Un paso, otro más, remolinos de viento… niebla. Oigo voces. Al parecer me están esperando. Unos segundos después descubro a Willi y «Mrówka» junto a la torre de hielo azulada, bajo la cual Julie y yo montamos nuestra tienda túnel en el primer ataque a la cumbre.

«Bajar tranquilamente al campo III, yo voy despacio… no está lejos». Un par de varas de bambú más.

¡Campo III! 7350 metros. Pero está destrozado. Aquí no podemos quedarnos. La tormenta ha aniquilado el campo que había sido reconstruido. Sólo descubro una tienda coreana sepultada y retorcida por la nieve. La rasgo con el piolet. Busco algo para comer. Y los rapeladores que Julie y yo dejamos aquí en un saquito. Nada, no los encuentro. Desesperado revuelvo por el interior de la tienda. Lo mismo hacen Willi y «Mrówka» un poco más abajo, en la tienda de los austríacos. Willi me dijo luego que «Mrówka» encontró un cartucho de gas para el infiernillo que se trajo del campo IV.

Pero no encuentro nuestros rapeladores. Esto es más grave. Cuánta energía ahorran estos descendedores, cuánta seguridad ofrecen… ¿Caramelos de naranja? No, polvos efervescentes. Algo es algo. Me llenan la boca de espuma al mezclarlos con nieve. Guardo el resto para compartirlos con los otros dos. ¿Y estas manoplas rojas? ¡Fabuloso! Manoplas coreanas. Mi manopla izquierda está mojada, puedo sustituirla. Pero el guante de cuero de la mano derecha lo conservaré. Lo necesitaré para manejar los mosquetones en las cuerdas fijas. Sólo merece la pena cambiar la de la izquierda; la otra la dejaré aquí.

(Hoy en día maldigo esta lógica. Ese pensamiento lineal que después de muchos días se ha instalado en nuestro cerebro. La segunda manopla me habría evitado todas las amputaciones. Habría sido más lento en las cuerdas fijas, pero podría haberla cambiado de cuando en cuando por el guante de cuero. Pero en esa situación no estaba en condiciones de prever nada).[6]

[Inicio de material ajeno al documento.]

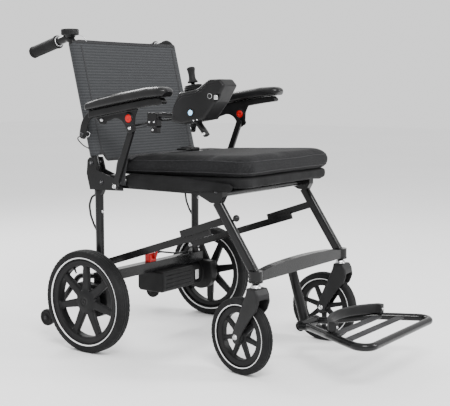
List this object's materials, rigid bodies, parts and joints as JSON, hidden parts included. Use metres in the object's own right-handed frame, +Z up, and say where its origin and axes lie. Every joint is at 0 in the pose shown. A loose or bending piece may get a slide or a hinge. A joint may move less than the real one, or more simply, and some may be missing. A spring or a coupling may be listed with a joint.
{
  "type": "power wheelchair",
  "caption": "Folding power wheelchair with mesh back, padded seat, flip-up arms, side joystick, spoked drive wheels, swivel casters and centre-mounted footplate.",
  "frame": {"origin": "bottom centre of the whole chair, on the floor", "axes": "+X to the occupant's left, +Y to the rear, +Z up; the chair faces -Y"},
  "size_m": [0.616, 1.1134, 0.907],
  "materials": {
    "tyre": "matt moulded tread",
    "rim_plastic": "fine moulded texture",
    "frame_paint": "gloss powder coat",
    "fork_plastic": "satin moulded cover",
    "mesh_fabric": "ribbed air mesh",
    "cushion_fabric": "three layer mesh",
    "webbing": "woven tape",
    "armrest_gloss": "polished moulding",
    "pod_plastic": "satin moulding",
    "rubber": "soft moulded",
    "red_plastic": "polished",
    "steel": "zinc plated",
    "motor_paint": "satin cast housing",
    "case_plastic": "moulded shell",
    "cable_jacket": "smooth jacket",
    "lamp_button": "lit lens"
  },
  "bodies": {
    "chassis": {"seat_rails": "frame_paint", "seat_pan": "cushion_fabric", "seat_cushion": "cushion_fabric", "front_legs": "frame_paint", "front_crossbar": "frame_paint", "lower_crossbar": "frame_paint", "footrest_hanger": "frame_paint", "rear_brackets": "frame_paint", "pivot_pins": "steel", "lap_belt": "webbing", "side_stay_fronts": "frame_paint"},
    "stay_knob": {"stay_knob": "pod_plastic"},
    "rear_frame": {"rear_legs": "frame_paint", "axle_beam": "frame_paint", "battery_case": "case_plastic", "battery_plug": "red_plastic", "gear_motors": "motor_paint", "anti_tip_arms": "frame_paint", "motor_cables": "cable_jacket"},
    "backrest": {"back_upright_left": "frame_paint", "back_upright_right": "frame_paint", "back_brace": "frame_paint", "back_fabric": "mesh_fabric", "handle_grips": "rubber", "handle_drum": "pod_plastic"},
    "footplate": {"footplate_frame": "frame_paint", "footplate_slats": "frame_paint", "heel_loop": "fork_plastic"},
    "joystick_gimbal": {"joystick_gimbal": "steel"},
    "joystick_stick": {"joystick_stick": "rubber"},
    "power_button": {"power_button": "lamp_button"},
    "speed_switch": {"speed_switch": "steel"},
    "side_stay_left": {"side_stay_rear_left": "frame_paint"},
    "rear_wheel_left": {"rear_tyre_left": "tyre", "rear_rim_left": "rim_plastic"},
    "caster_left": {"caster_fork_left": "fork_plastic", "caster_axle_left": "steel"},
    "caster_wheel_left": {"caster_tyre_left": "tyre", "caster_rim_left": "rim_plastic"},
    "anti_tip_left": {"anti_tip_wheel_left": "rubber"},
    "armrest_left": {"armrest_pad_left": "armrest_gloss", "armrest_bracket_left": "pod_plastic"},
    "arm_post_left": {"arm_post_left": "frame_paint"},
    "release_button_left": {"release_button_left": "red_plastic"},
    "side_stay_right": {"side_stay_rear_right": "frame_paint"},
    "rear_wheel_right": {"rear_tyre_right": "tyre", "rear_rim_right": "rim_plastic"},
    "caster_right": {"caster_fork_right": "fork_plastic", "caster_axle_right": "steel"},
    "caster_wheel_right": {"caster_tyre_right": "tyre", "caster_rim_right": "rim_plastic"},
    "anti_tip_right": {"anti_tip_wheel_right": "rubber"},
    "armrest_right": {"armrest_pad_right": "armrest_gloss", "armrest_bracket_right": "pod_plastic", "joystick_housing": "pod_plastic", "joystick_boot": "rubber", "joystick_arm": "frame_paint", "joystick_cable": "cable_jacket"},
    "arm_post_right": {"arm_post_right": "frame_paint"},
    "release_button_right": {"release_button_right": "red_plastic"}
  },
  "joints": [
    {"name": "frame_fold", "type": "hinge", "parent": "chassis", "child": "rear_frame", "pos_m": [0, 0.26725, 0.478], "axis": [-1, 0, 0], "range_deg": [0, 49]},
    {"name": "backrest_fold", "type": "hinge", "parent": "chassis", "child": "backrest", "pos_m": [0, 0.30525, 0.53], "axis": [1, 0, 0], "range_deg": [0, 72]},
    {"name": "side_stay_left_slide_pivot", "type": "hinge", "parent": "rear_frame", "child": "side_stay_left", "pos_m": [0.203, 0.29325, 0.24], "axis": [-1, 0, 0], "range_deg": [-49, 0]},
    {"name": "rear_wheel_left_spin", "type": "hinge", "parent": "rear_frame", "child": "rear_wheel_left", "pos_m": [0.288, 0.28225, 0.1455], "axis": [1, 0, 0], "continuous": true},
    {"name": "caster_left_swivel", "type": "hinge", "parent": "chassis", "child": "caster_left", "pos_m": [0.22, -0.24075, 0.26], "axis": [0, 0, 1], "continuous": true},
    {"name": "caster_wheel_left_spin", "type": "hinge", "parent": "caster_left", "child": "caster_wheel_left", "pos_m": [0.21782, -0.1908, 0.1016], "axis": [0.999, 0.0436, 0], "continuous": true},
    {"name": "anti_tip_left_spin", "type": "hinge", "parent": "rear_frame", "child": "anti_tip_left", "pos_m": [0.243, 0.49025, 0.061], "axis": [1, 0, 0], "continuous": true},
    {"name": "armrest_left_fold", "type": "hinge", "parent": "backrest", "child": "armrest_left", "pos_m": [0.252, 0.32495, 0.61], "axis": [1, 0, 0], "range_deg": [-58.86, 0]},
    {"name": "arm_post_left_fold", "type": "hinge", "parent": "chassis", "child": "arm_post_left", "pos_m": [0.252, 0.20525, 0.471], "axis": [1, 0, 0], "range_deg": [0, 41.05]},
    {"name": "release_button_left_press", "type": "slide", "parent": "armrest_left", "child": "release_button_left", "axis": [-1, 0, 0], "range_m": [0, 0.0025], "stiffness_N_per_m": 500},
    {"name": "side_stay_right_slide_pivot", "type": "hinge", "parent": "rear_frame", "child": "side_stay_right", "pos_m": [-0.203, 0.29325, 0.24], "axis": [-1, 0, 0], "range_deg": [-49, 0]},
    {"name": "rear_wheel_right_spin", "type": "hinge", "parent": "rear_frame", "child": "rear_wheel_right", "pos_m": [-0.288, 0.28225, 0.1455], "axis": [1, 0, 0], "continuous": true},
    {"name": "caster_right_swivel", "type": "hinge", "parent": "chassis", "child": "caster_right", "pos_m": [-0.22, -0.24075, 0.26], "axis": [0, 0, 1], "continuous": true},
    {"name": "caster_wheel_right_spin", "type": "hinge", "parent": "caster_right", "child": "caster_wheel_right", "pos_m": [-0.21209, -0.19138, 0.1016], "axis": [0.9874, -0.1582, 0], "continuous": true},
    {"name": "anti_tip_right_spin", "type": "hinge", "parent": "rear_frame", "child": "anti_tip_right", "pos_m": [-0.243, 0.49025, 0.061], "axis": [1, 0, 0], "continuous": true},
    {"name": "armrest_right_fold", "type": "hinge", "parent": "backrest", "child": "armrest_right", "pos_m": [-0.252, 0.32495, 0.61], "axis": [1, 0, 0], "range_deg": [-58.86, 0]},
    {"name": "arm_post_right_fold", "type": "hinge", "parent": "chassis", "child": "arm_post_right", "pos_m": [-0.252, 0.20525, 0.471], "axis": [1, 0, 0], "range_deg": [0, 41.05]},
    {"name": "release_button_right_press", "type": "slide", "parent": "armrest_right", "child": "release_button_right", "axis": [1, 0, 0], "range_m": [0, 0.0025], "stiffness_N_per_m": 500},
    {"name": "stay_knob_pull", "type": "slide", "parent": "chassis", "child": "stay_knob", "axis": [0, -0.827, 0.5622], "range_m": [0, 0.006], "stiffness_N_per_m": 500},
    {"name": "footplate_flip", "type": "hinge", "parent": "chassis", "child": "footplate", "pos_m": [0, -0.26675, 0.104], "axis": [-1, 0, 0], "range_deg": [0, 75]},
    {"name": "joystick_fore_aft", "type": "hinge", "parent": "armrest_right", "child": "joystick_gimbal", "pos_m": [-0.265, -0.07945, 0.73106], "axis": [1, 0, 0], "range_deg": [-12, 12], "stiffness_Nm_per_rad": 0.3},
    {"name": "joystick_side_to_side", "type": "hinge", "parent": "joystick_gimbal", "child": "joystick_stick", "pos_m": [-0.265, -0.07945, 0.73106], "axis": [0, 0.9848, -0.1736], "range_deg": [-12, 12], "stiffness_Nm_per_rad": 0.3},
    {"name": "power_button_press", "type": "slide", "parent": "armrest_right", "child": "power_button", "axis": [1, 0, 0], "range_m": [0, 0.0012], "stiffness_N_per_m": 500},
    {"name": "speed_switch_slide", "type": "slide", "parent": "armrest_right", "child": "speed_switch", "axis": [0, 1, 0], "range_m": [-0.003, 0.003]}
  ],
  "couplings": [
    {"joint": "side_stay_left_slide_pivot", "follows": "frame_fold", "ratio": -1},
    {"joint": "armrest_left_fold", "follows": "backrest_fold", "ratio": -0.8106},
    {"joint": "arm_post_left_fold", "follows": "backrest_fold", "ratio": 0.56313},
    {"joint": "side_stay_right_slide_pivot", "follows": "frame_fold", "ratio": -1},
    {"joint": "armrest_right_fold", "follows": "backrest_fold", "ratio": -0.8106},
    {"joint": "arm_post_right_fold", "follows": "backrest_fold", "ratio": 0.56313}
  ]
}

Comparto con Willi y «Mrówka» los polvos efervescentes y maldigo por no encontrar los rapeladores. Willi me pasa un mosquetón con seguro de rosca. Tengo uno, pero es mejor tener de más que de menos. Desgraciadamente, ninguno de los tres tiene un rapelador. Hubiese sido algo más que un alivio o una ayuda.